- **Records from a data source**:
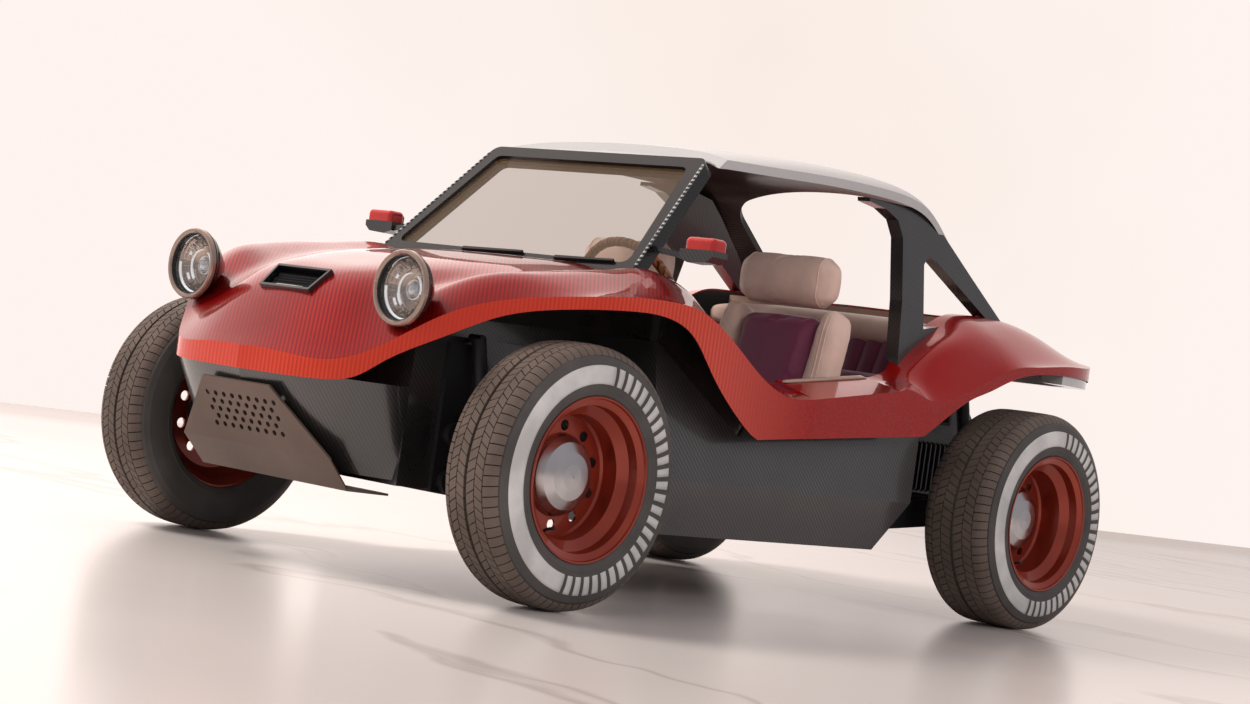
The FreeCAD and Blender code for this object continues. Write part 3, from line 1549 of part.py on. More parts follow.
def build_firewall():
    """Shelf behind the tub that carries the rear bench, and the wall behind the bench."""
    panel = helper_body("firewall_panel")
    side = [
        (SHELF_FRONT, SHELF_UP),
        (BENCH_BACK, SHELF_UP),
        (BENCH_BACK, level_at(924)),
        (f"{BENCH_BACK} - firewall_wall", level_at(924)),
        (f"{BENCH_BACK} - firewall_wall", f"{SHELF_UP} + firewall_wall"),
        (SHELF_FRONT, f"{SHELF_UP} + firewall_wall"),
    ]
    pad(panel, "panel", side, f"2 * {out_at(478)}")
    kept(cut("firewall", panel, deck_zone()))


def build_bench():
    """Rear bench on the shelf, its back against the firewall."""
    bench = new_body("rear_bench")
    low = f"({SHELF_UP} + firewall_wall + seat_gap)"
    back = f"({BENCH_BACK} - firewall_wall - seat_gap)"
    side = [
        (rear_at(-424), low),
        (back, low),
        (back, level_at(890)),
        (rear_at(-190), level_at(895)),
        (rear_at(-240), level_at(700)),
        (rear_at(-424), level_at(705)),
    ]
    pad(bench, "bench", side, f"2 * {out_at(465)}")


build_wheels()
build_knuckles()
build_body_front()
build_body_rear()
build_sills()
build_scoop()
build_nose_lower()
build_skid_plate()
build_lamps()
build_screen()
build_wipers()
build_roof()
build_hoops()
build_mirrors()
build_tub()
build_footwell()
build_front_beam()
build_rear_suspension()
build_engine()
build_rear_valance()
build_dashboard()
build_steering_wheel()
build_seats()
build_firewall()
build_bench()

doc.recompute()
for item in doc.Objects:
    if "Invalid" in item.State or "Error" in item.State:
        raise RuntimeError(f"{item.Label} failed: {item.State}")
for item in PARTS:
    if item.Shape.isNull() or not item.Shape.isValid():
        raise RuntimeError(f"{item.Label} has no valid shape")

os.makedirs("parts", exist_ok=True)
for item in PARTS:
    item.Shape.exportStep(f"parts/{item.Label}.step")
    box = item.Shape.BoundBox
    size = f"{box.XLength:.0f} x {box.YLength:.0f} x {box.ZLength:.0f} mm"
    print(f"{item.Label}: {len(item.Shape.Solids)} solids, {item.Shape.Volume / 1e6:.2f} litres, {size}")
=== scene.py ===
import json
import math

import bmesh
import bpy
from mathutils import Euler, Matrix, Vector


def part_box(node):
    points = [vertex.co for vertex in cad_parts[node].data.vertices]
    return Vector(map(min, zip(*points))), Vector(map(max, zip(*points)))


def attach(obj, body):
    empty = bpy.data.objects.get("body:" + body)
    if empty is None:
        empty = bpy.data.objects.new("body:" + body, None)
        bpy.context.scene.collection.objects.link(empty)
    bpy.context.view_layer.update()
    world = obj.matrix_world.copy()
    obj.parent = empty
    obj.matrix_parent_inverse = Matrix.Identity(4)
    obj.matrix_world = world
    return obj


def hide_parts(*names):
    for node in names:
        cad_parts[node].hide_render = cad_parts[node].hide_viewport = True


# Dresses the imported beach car: paint, tread, lamps, padding and trim, then camera, floor and light.
# Metres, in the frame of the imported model: X to the car's left, Y to the rear, Z up.

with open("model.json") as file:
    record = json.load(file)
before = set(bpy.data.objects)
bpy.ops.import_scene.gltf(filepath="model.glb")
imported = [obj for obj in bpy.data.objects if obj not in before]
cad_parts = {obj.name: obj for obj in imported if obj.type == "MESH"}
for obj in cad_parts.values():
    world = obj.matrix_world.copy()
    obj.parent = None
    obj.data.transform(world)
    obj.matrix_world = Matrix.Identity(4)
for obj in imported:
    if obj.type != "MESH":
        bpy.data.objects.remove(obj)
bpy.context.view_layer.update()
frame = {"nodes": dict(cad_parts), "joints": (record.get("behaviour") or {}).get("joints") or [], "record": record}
nodes = frame["nodes"]

WHEELS = ("front_left", "front_right", "rear_left", "rear_right")
SIDES = (("left", 1), ("right", -1))
X, Y, Z = Vector((1, 0, 0)), Vector((0, 1, 0)), Vector((0, 0, 1))


# Node helpers

# What a wave texture of scale 1 repeats after.
WAVE_PERIOD = 0.3142


def rgba(colour):
    return (*colour, 1.0)


def scaled(colour, factor):
    """A darker or lighter colour, never past white."""
    return tuple(min(part * factor, 1.0) for part in colour)


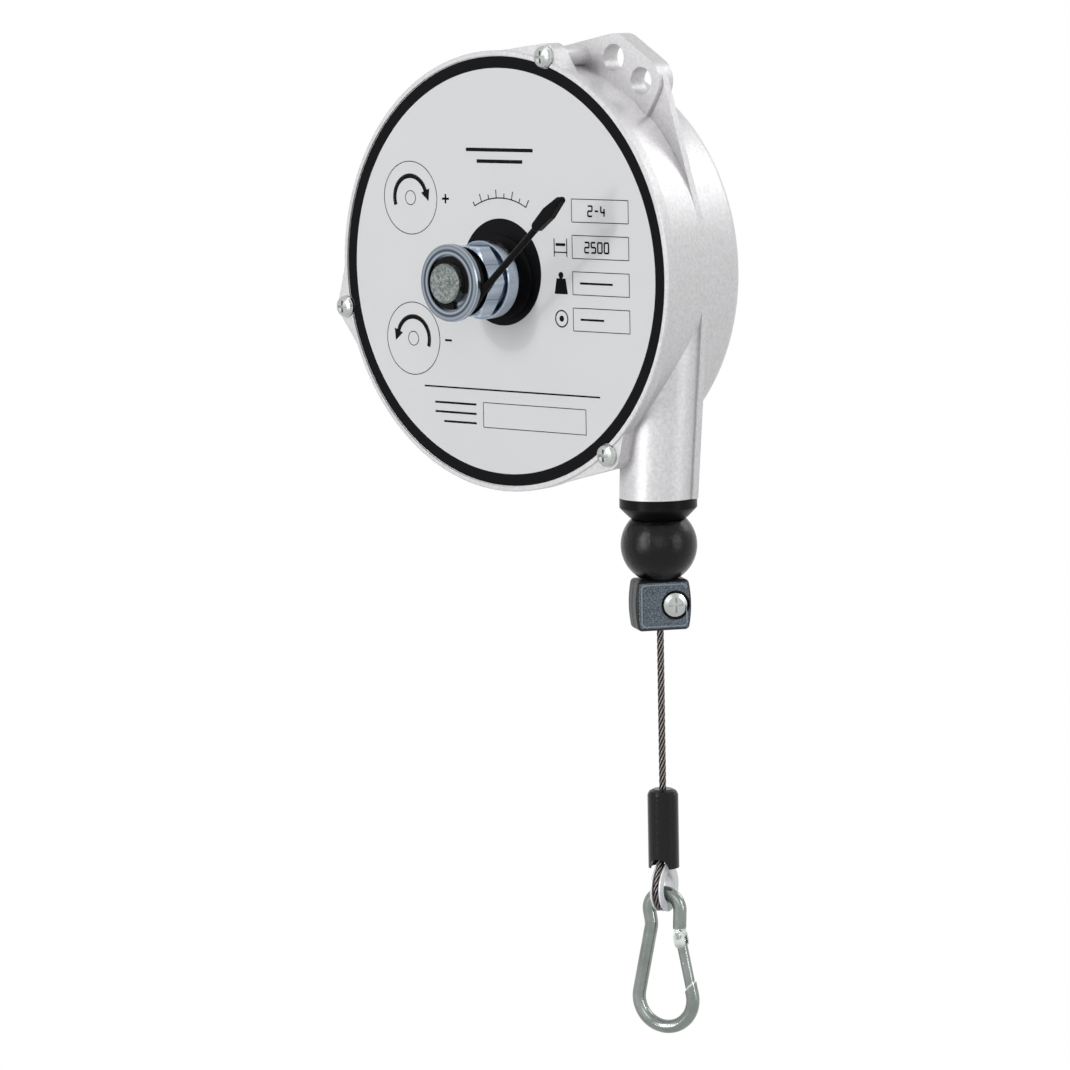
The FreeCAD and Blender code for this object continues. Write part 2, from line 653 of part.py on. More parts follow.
# the hub turns on the axle and carries the inner end of the power spring on its arbor
arbor_end = 38
hub = new_body("adjust_hub")
flat = S.hub_hexagon / 2
hexagon_rear = S.hub_flange_front - 1.6
revolve(hub, "HubTurned", [
    (axle_bore, S.brake_front + 0.2), (S.hub_core_radius, S.brake_front + 0.2),
    (S.hub_core_radius, S.hub_hexagon_front), (flat - 0.8, S.hub_hexagon_front),
    (flat - 0.8, S.hub_flange_front), (S.hub_flange_radius - 0.4, S.hub_flange_front),
    (S.hub_flange_radius, S.hub_flange_front + 0.4), (S.hub_flange_radius, S.hub_back - 0.4),
    (S.hub_flange_radius - 0.4, S.hub_back), (S.arbor_radius, S.hub_back),
    (S.arbor_radius, arbor_end), (axle_bore, arbor_end)])
slab(hub, "Hexagon", S.hub_hexagon_front, hexagon_rear, hexagon(S.hub_hexagon))
drill(hub, "HexagonBore", 0, 0, axle_bore, S.hub_hexagon_front - 1, S.hub_flange_front + 1)
for name, face, inward in (("FrontChamfer", S.hub_hexagon_front, 1),
                           ("RearChamfer", hexagon_rear, -1)):
    revolve(hub, name, [(flat, face), (flat + 3, face + 1.7 * inward),
                        (flat + 3, face - 1 * inward), (flat, face - 1 * inward)], cut=True)

ring = new_body("brake_ring")
revolve(ring, "RingTurned", [
    (S.axle_radius + 0.02, S.brake_front), (S.ring_radius, S.brake_front),
    (S.ring_radius, S.ring_front + 0.6), (S.ring_radius - 0.6, S.ring_front),
    (S.ring_recess, S.ring_front), (S.ring_recess, S.ring_front + 2),
    (S.axle_radius + 0.02, S.ring_front + 2)])

clip = new_body("axle_circlip")
clip_front = S.ring_front + 0.8
clip_rear = S.ring_front + 2
revolve(clip, "ClipRing", [
    (S.axle_radius + 0.02, clip_front), (S.ring_recess - 0.5, clip_front),
    (S.ring_recess - 0.5, clip_rear), (S.axle_radius + 0.02, clip_rear)])
gap = new_sketch(clip, "XZ_Plane", "ClipGapOutline", -(clip_rear + 1))
polygon(gap, [(2, -4), (2, -14), (14, -14), (14, -4)])
extrude(clip, "ClipGap", gap, as_size(4), cut=True, back=True)

# brake spring: a short coil in the groove of the hub whose free end is the lever
coil_y = S.lever_y
wire = new_body("brake_spring")
section = new_sketch(wire, "YZ_Plane", "CoilSection")
circle(section, coil_y, -S.coil_radius, S.wire_radius)
coil = wire.newObject("PartDesign::AdditiveHelix", "Coil")
coil.Profile = section
coil.ReferenceAxis = (section, ["H_Axis"])
coil.Mode = "pitch-turns-angle"
bind(coil, "Pitch", 2 * S.wire_radius + 0.1)
coil.Turns = 1.0
coil.LeftHanded = False
lever_root = (as_size(17.3), as_size(-1.2))
lever_end = on_circle(as_size(50), as_size(41))
lever_path = new_sketch(wire, "XZ_Plane", "LeverPath", -coil_y)
lever_bend = S.coil_radius + 0.65
route(lever_path, (0, -S.coil_radius),
      [(1, lever_bend - S.coil_radius, lever_bend, 1), (20.0, -4.4, 4, -1)],
      (lever_root[0] + lever_end[0], lever_root[1] + lever_end[1]))
lever_section = new_sketch(wire, "YZ_Plane", "LeverSection")
circle(lever_section, coil_y, -S.coil_radius, S.wire_radius)
tube(wire, "Lever", lever_section, lever_path)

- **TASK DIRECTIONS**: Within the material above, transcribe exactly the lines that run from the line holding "obj.matrix_world = world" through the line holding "cad_parts[node].hide_render = cad_parts[node].hide_viewport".

- **SOLVED EXERCISE**:
    obj.matrix_world = world
    return obj


def hide_parts(*names):
    for node in names:
        cad_parts[node].hide_render = cad_parts[node].hide_viewport = True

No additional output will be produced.